Assigning buddies is a tradition for outings involving young children, who customarily double up and hold hands so all can be accounted for in a group.

But even older children need to stick together, and beyond that know to get help and whom to call if a buddy is at risk, Kevin Byrne said.

A key piece of advice offered through the campaign, dubbed "Always Buddy," is that kids whose cellphones are packed with friends' phone numbers should make sure they also have contact numbers for their friends' parents or other family members.

"It's your responsibility to reach out, talk to your buddy, have a contact list of who to go to if you think something is going wrong," Kevin Byrne said.

Kevin Byrne said he knows that kids never want to tell on a friend or get their friend in trouble, but kids need to get over that and realize that to keep their friends safe, sometimes adults need to be brought into a situation.

"Always Buddy" is born of lessons learned from Alyssa Byrne's death and a desire for something positive to come out of it. But it's also steeped in the love the Byrnes have both received and cultivated in its wake.

"Kevin and I and Greg (their son) count ourselves so fortunate to live in this town that has been nothing but loving and supportive," Kim Miller-Byrne said. "We definitely want to pay it forward in any way we can."

The Byrnes' daughter, a 2011 Casa Grande High School graduate, disappeared New Year's Eve and died alone -- her body frozen in the snow for three days before a utility worker peered over a snowbank and discovered it.

Byrne had gone to Tahoe with three friends, shared a room with them at a hotel in Stateline, Nev., and attended the three-day SnowGlobe Music Festival in their company, as well as hanging out with many other friends from Petaluma who drove up for the event.

But the last night of the concert, Byrne was walking ahead of her friends when she apparently decided to go back to the hotel before the last show was over. She left without a word, though she later told one of them by phone that she was on a shuttle bus heading back to Stateline. Authorities now believe Byrne decided to walk to the hotel, frustrated like many other concertgoers by the long wait for a bus.

They presume from the location of her body that she turned the wrong way on a main road back to Stateline. The temperature dropped below freezing that night, and friends said she had been drinking.

Kevin Byrne has been leading the buddy campaign in conjunction with several younger friends, including one who decided at Alyssa's memorial service that those in attendance should take a pledge to stay together when they're out and about in an unfamiliar place.
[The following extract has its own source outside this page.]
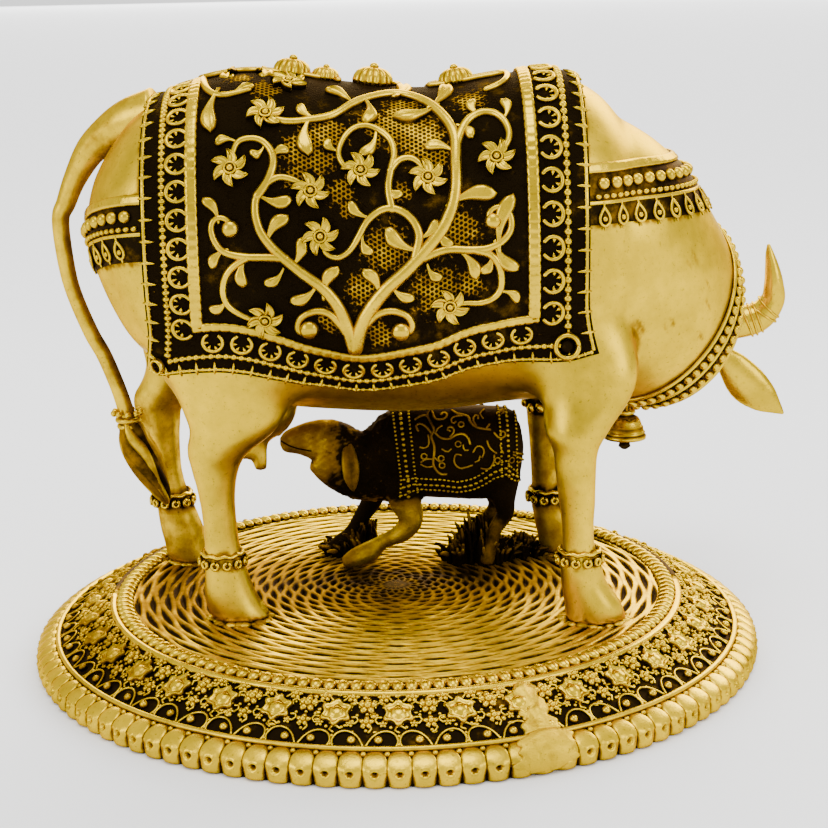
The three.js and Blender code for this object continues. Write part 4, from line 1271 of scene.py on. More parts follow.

Taylor Derby, 19, one of those who initiated the pledge, said she was inspired in part by her recollection of a 2-year-old Rohnert Park girl who was struck and killed by a texting college student in December 2010. In the aftermath, some students signed pledges never to text behind the wheel.

"Alyssa was one of my best friends," Derby said last week, "and I don't ever want to lose somebody so close to me again."

Kevin Byrne said he and his wife decided the pledge would be a good way to use donations supporters began making when their daughter disappeared.

Derby ordered 300 hot-pink bracelets printed in memory of her friend and sold them for $3 apiece while she, the Byrnes and others worked out ideas for a larger campaign.

Casa Grande senior Sara Frazier is working with Kevin Byrne to develop a program for middle school students as part of her senior project. "I knew I wanted to do something for Alyssa," she said.

Frazier plans to visit schools and deliver bracelets and pamphlets that extol the virtues of staying safe in numbers. The pamphlets have a section where kids can fill in their friends' phone numbers or others they could call for help.

Friends have organized a benefit hip-hop concert Feb. 23 at The Phoenix Theater in Petaluma to raise funds toward the program.

"I know the word is all over the place," said concert promoter Jay Donnellan. "We're hoping for a sellout."

"It gives me a great feeling to see these kids and talk to them and (see) how they've rallied around this," Kevin Byrne said. "It's a shame it takes this kind of tragic situation, but the kids are all responding to it in a very positive way, and they're trying to learn something from it.

"And, again, they're trying to make sure this doesn't happen to anybody else."

Contributions to the "Always Buddy" program can be made through the Alyssa Byrne memorial fund at any Wells Fargo Bank branch.